En effet à l’érotisme (subtil et noble), la pornographie demeure explicite, grossière, et ignoble. Le problème n’est pas dans la quantité de chair montrée, ni, non plus dans la précision « chirurgicale » avec laquelle certaines scènes sont représentées. Le problème est plutôt la représentation que la pornographie nous donne de l’individu : il existe une frontière qualitative. C’est l’image de l’individu lui-même qui change.

Pornographie « classique »

A partir des années ’70s : on assite à la construction rigoureuse des images, à un hyperréalisme (accumulation de signes). La sexualité est affichée comme rituel. Les acteurs et actrices sont des modèles où le primat est à la performance.
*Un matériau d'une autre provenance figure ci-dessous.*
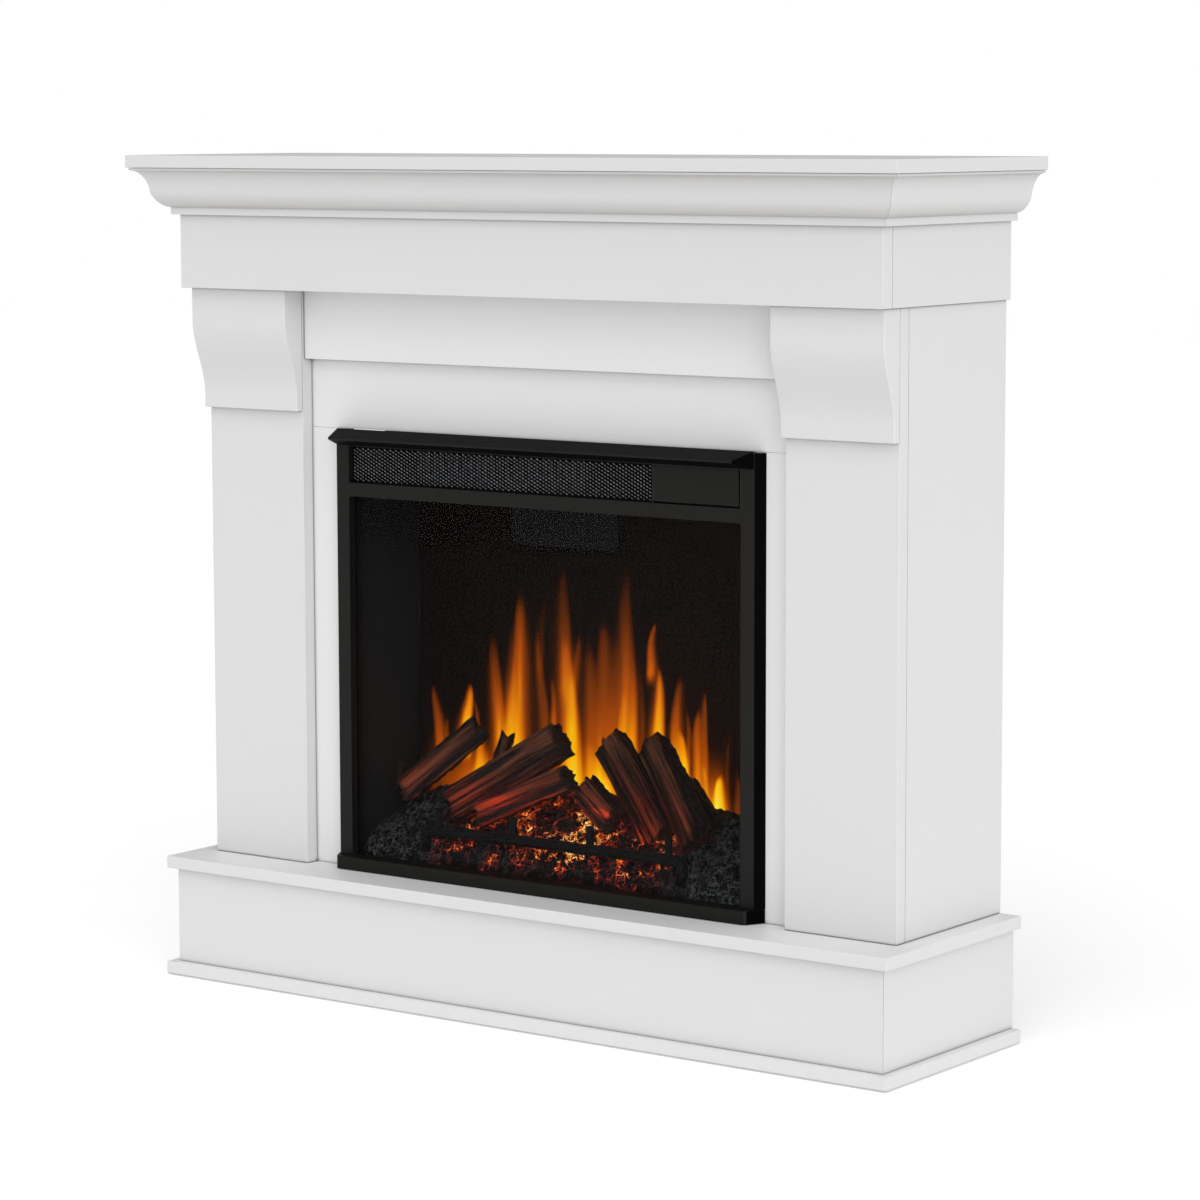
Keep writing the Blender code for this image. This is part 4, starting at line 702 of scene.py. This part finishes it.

Contraintes et normativité

La pornographie ne nous raconte pas comment les choses vont dans le monde, mais comment elles doivent aller, comment une femme doit être et doit réagir afin d’être une femme. Elle nous dit comment un homme doit se porter afin d’être un vrai homme, quelles sont les règles du jeu et ce qu’il faut faire. La pudeur, le dégoût et la compassion sont trois digues abattues.

Définition de Lawrence (acteur) : « En art, ce ne sont ni la charge ni la stimulation sexuelle. Ce n’est même pas l’intention délibérée de l’artiste de réveiller ou d’exciter le désir sexuel. Il n’y a rien à redire au désir sexuel lui-même, du moment qu’il se manifeste sans détour. La stimulation sexuelle est normale. »

La sexualité

La sexualité humaine a la particularité d’être ce par quoi l’homme et la femme se remettent en cause profondément, en dépassant leur solitude et en s’abandonnant l’un à l’autre. D’autre part, la sexualité est le lieu même de la compromission, de l’abandon : c’est dans et par l’acte sexuel que le sujet s’ouvre au mystère du manque, qu’il découvre la jouissance dans ce qu’elle a de plus intime et de plus étranger, qu’il touche sa faille structurelle, la faille d’où procède le désir.
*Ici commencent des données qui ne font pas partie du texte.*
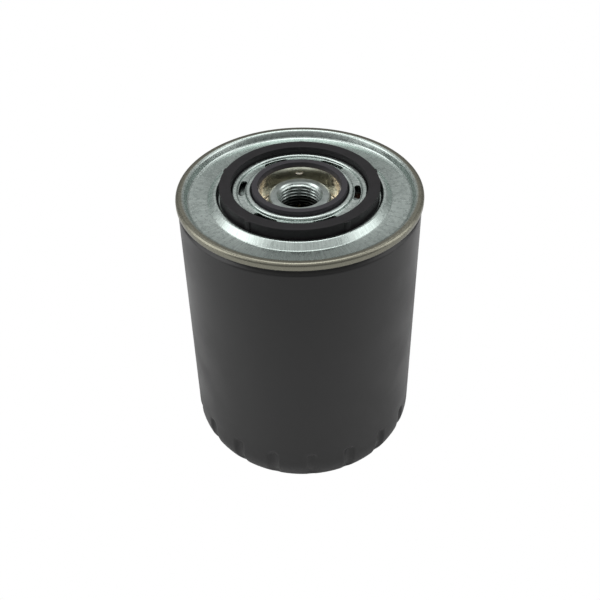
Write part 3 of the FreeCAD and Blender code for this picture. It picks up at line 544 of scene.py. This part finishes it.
finishes = {"black_paint": paintFinish("black_paint", paintLook),
            "bright_zinc": lidFinish("bright_zinc", lidLook)}
finishes.update({name: metalFinish(name, look) for name, look in metalLooks.items()})
finishes.update({name: softFinish(name, look) for name, look in softLooks.items()})
for row in frame["record"]["subparts"]:
    carried = frame["nodes"][row["node"]].data
    carried.materials.clear()
    carried.materials.append(finishes[row["material_slot"]])
print(f"finishes: {len(finishes)}")

buildCamera(studioView)
buildLights(studioLight)
buildWorld(studioAir)
buildFloor(floorLook)
bpy.context.scene.view_settings.view_transform = "Standard"

# the drawn can: recessed closed end, pressed grip flutes, neck and hook
seam = {
    "lidSheet": 0.7 * mm, "canSheet": 0.65 * mm, "gap": 0.05 * mm, "depth": 3.7 * mm, "lipRise": 0.5 * mm,
    "hookRound": 0.35 * mm, "hookClear": 1.1 * mm, "coverHookClear": 0.45 * mm,
}
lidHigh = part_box("seaming_lid")[1]
seamTop = lidHigh.z - seam["lipRise"]
seamRadius = lidHigh.x
hookRadius = seamRadius - seam["lidSheet"] - seam["gap"] - seam["canSheet"]
neckRadius = hookRadius - 2 * seam["gap"] - seam["lidSheet"]
hookTop = seamTop - seam["lidSheet"] - seam["gap"] - seam["canSheet"]

canForm = {
    "corner": 19.5 * mm, "recess": 27 * mm, "recessHeight": 2.5 * mm, "recessSlope": 3 * mm,
    "recessRound": 1.5 * mm, "neckDrop": 6.4 * mm, "neckSlope": 1.3 * mm, "neckRound": 1.4 * mm,
    "steps": 648,
}
flute = {
    "count": 18, "start": math.radians(13.5), "radius": 3.5 * mm, "depth": 1.35 * mm, "top": 23.6 * mm,
    "turn": math.radians(22), "rowsTo": 28 * mm, "rows": 10, "lip": 0.3 * mm,
}
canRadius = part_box("can")[1].x


def fluteWeight(place):
    # how deep the pressing tool sits at this spot, as a share of a flute's depth
    cornerOut, cornerUp = canRadius - canForm["corner"], canForm["corner"]
    toolOut = flute["radius"] - flute["depth"]
    spacing = fullTurn / flute["count"]
    angle = math.atan2(place.y, place.x) - flute["start"]
    angle -= round(angle / spacing) * spacing
    radius = math.hypot(place.x, place.y)
    aside, out = radius * math.sin(angle), radius * math.cos(angle)
    if place.z >= cornerUp:
        away = canRadius + toolOut - out
    else:
        down = math.atan2(cornerUp - place.z, out - cornerOut)
        path = (canForm["corner"] + toolOut) / math.cos(max(0, down - flute["turn"]))
        away = path - math.hypot(out - cornerOut, cornerUp - place.z)
    across = math.hypot(aside, max(0, place.z - flute["top"]))
    sunk = math.sqrt(max(0, flute["radius"] ** 2 - across ** 2)) - away
    pressed = (sunk + math.hypot(sunk, flute["lip"])) / 2 - flute["lip"] ** 2 / (4 * toolOut)
    return pressed / flute["depth"]


def buildCan():
    foot = canForm["recess"] + canForm["recessSlope"]
    neckLow = seamTop - canForm["neckDrop"]
    corners = [
        (0, canForm["recessHeight"]), (canForm["recess"], canForm["recessHeight"]), (foot, 0),
        (canRadius, 0), (canRadius, flute["rowsTo"]), (canRadius, neckLow),
        (neckRadius, neckLow + canForm["neckSlope"]), (neckRadius, hookTop), (hookRadius, hookTop),
        (hookRadius, seamTop - seam["depth"] + seam["hookClear"]),
    ]
    rounds = {1: canForm["recessRound"], 2: canForm["recessRound"], 3: canForm["corner"],
              5: canForm["neckRound"], 6: canForm["neckRound"], 7: seam["hookRound"], 8: seam["hookRound"]}
    piece = turnPiece("canShell", rounded(corners, rounds, rows={3: flute["rows"]}), canForm["steps"],
                      flip=True)
    group = weigh(piece, "flutes", fluteWeight)
    addModifier(piece, "DISPLACE", strength=-flute["depth"], mid_level=0, vertex_group=group)
    addModifier(piece, "SOLIDIFY", thickness=seam["canSheet"], offset=-1, use_even_offset=True)
    finishPiece(piece, "shell", "can", "black_paint")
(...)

Ce qui est en jeu dans la sexualité, c’est un subtil équilibre entre la dépossession de soi et la possession de l’autre.Dans la sexualité, l’homme est confronté au renoncement : le désir peut s’exprimer et émerger dans la mesure où autrui fait « barrière » à notre envie de le « consommer ».

Dans la sexualité, autrui est une « présence » qui confirme notre présence et qui nous permet d’exprimer notre subjectivité.

Selon J. Paulhan : « L’amour, c’est quand on dépend -je ne dis pas sexuellement dans son plaisir, […] enfin de tout corps étranger avec l’esprit ou l’âme qu’il porte, d’un corps qui peut à chaque instant devenir plus éblouissant que le soleil, plus glaçant qu’une plaine de neige ».

Cette conférence qui a rempli le Piano’cktail a plusieurs fois choqué l’assemblée de tous âges. Nombreux sont ceux qui sont sortis avant la fin de la conférence. La tension réside dans le sujet qui demeure un sujet sensible. Elle s’exprime également en bioéthique, car la pornographie est très souvent une conduite grave envers les femmes et les enfants. La dérive avec les snuf movies (meurtres filmés) en est sa radicalisation.

Son discours a enfin relevé que l’on voulait tout voir dans la pornographie comme dans les Real-TV. Ajoutons que ce n’est plus la sexualité qui inspire la pornographie, mais très souvent la pornographie qui inspire la sexualité. Durant une heure l’assemblée a mené le débat avec le chercheur du CNRS qui a souvent esquivé des opinions claires et précises. A Paris, lors d’une conférence : la polémique de son discours avait auparavant choqué, ce qui a été porté au tribunal.

-  Penser le corps de Michela Marzano (PUF, 2002).